Basically that's exactly the same situation here. I mean, all drivers move on. If you brought some of those drivers back in now, they'd be beaten at races, and they'd probably do some good races and not.
I think the level is up.
In terms of numbers, I'm pretty confident that we'll have 18 cars. I know the series is committed to that. To me, if we had 17 or 16 top quality, it's still going to be good racing, but I'm pretty confident I'm sure that we'll have at least 18 cars.
Q: Bjorn, Ronnie - you were in the Atlantic Series last year, so you saw what was going on with the Champ Car series, but, Bjorn, what did think of looking at the series from overseas, all its problems last year, what did you think of the series, and what sort of prompted you to make a move over here, knowing that maybe the series wasn't on solid four wheels?
BJORN WIRDHEIM: Well, I mean, I've been following Champ Car for quite a long while. You know, reading about it in the press at one point, it didn't look that positive, I guess. But things have turned around. And the best thing is that the series has a good group of people that have been able to get everything pointing in the right direction. It's a strong group of people.
I mean, everybody can see that the championship is up-and-coming, and it's getting better every year. For me there was no doubt that this was the place to be.
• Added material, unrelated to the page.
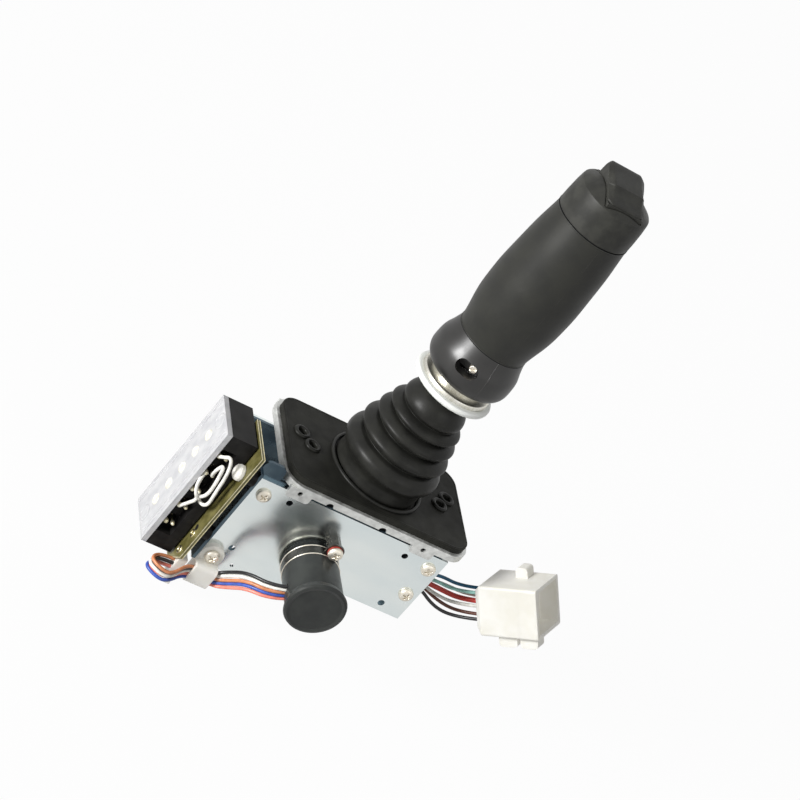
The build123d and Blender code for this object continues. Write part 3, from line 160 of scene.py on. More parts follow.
def bead_line(offset, radius, thick, count=16):
    """The closed profile of a round bead: a circle whose centre is offset along the axis and radius away from it."""
    a = np.linspace(0, 2 * np.pi, count, endpoint=False)
    return np.c_[offset + thick * np.sin(a), radius + thick * np.cos(a)]


# %% [markdown]
# ## The bellows
#
# The boot is moulded rubber with four rolls that get smaller towards the lever. Each roll hangs over the groove under
# it, which is what makes the grooves so dark. A turned profile with overhanging points gives that at once. The wall is
# a second profile, a little inside the first, joined to it at both ends, so the bellows is one closed skin.

# %% Bellows
ROLLS = [(0.4, 20.9), (1.6, 21.5), (4.5, 21.2), (7.2, 21.3), (9.4, 22.6), (11.4, 24.0), (13.6, 24.2), (15.9, 23.5),
         (18.2, 21.2), (18.9, 18.9), (19.7, 19.2), (20.9, 21.2), (23.0, 22.3), (25.0, 21.2), (26.8, 18.6),
         (27.3, 16.6), (28.0, 17.0), (29.2, 19.0), (31.3, 20.1), (33.2, 18.9), (34.7, 16.6), (35.1, 14.9),
         (35.8, 15.4), (36.7, 17.2), (38.2, 18.1), (39.8, 17.0), (40.9, 14.9), (41.3, 13.7), (42.0, 14.2),
         (43.2, 15.1), (44.8, 15.3), (46.6, 14.9), (48.6, 13.9), (50.6, 12.5), (52.0, 11.2), (52.6, 10.3)]
BELLOWS_WALL = 1.4
skin = smooth_line(ROLLS, 260)
lining = np.c_[skin[::-1, 0], skin[::-1, 1] - BELLOWS_WALL]
bellows = turned("boot_bellows", np.vstack([skin, lining]), turns=128, closed=True)
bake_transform(bellows)
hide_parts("bellows")
print("bellows:", len(bellows.data.vertices), "points")

# %% [markdown]
# ## The flange's soft edges
#
# Moulded rubber has no sharp edges. The flange's outline gets a round bead along its upper edge, each mounting hole a
# thick rolled lip, and the bellows a low ring round its foot. The bead is a circle carried along a rounded rectangle.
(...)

Q: Mr. Keith Wiggins, can you tell us what happened with the dream to have Mexican drivers?
KEITH WIGGINS: The dream? Well, we had a Mexican driver. Obviously, there was a firm plan to try and develop that into a two-car Mexican team. That was something that we worked on very hard. I think, ultimately what happened in reality was that there wasn't really enough interest or sponsorship opportunities in Mexico to make that happen. The reality is that it takes money to run and to operate. We weren't able to find that in Mexico.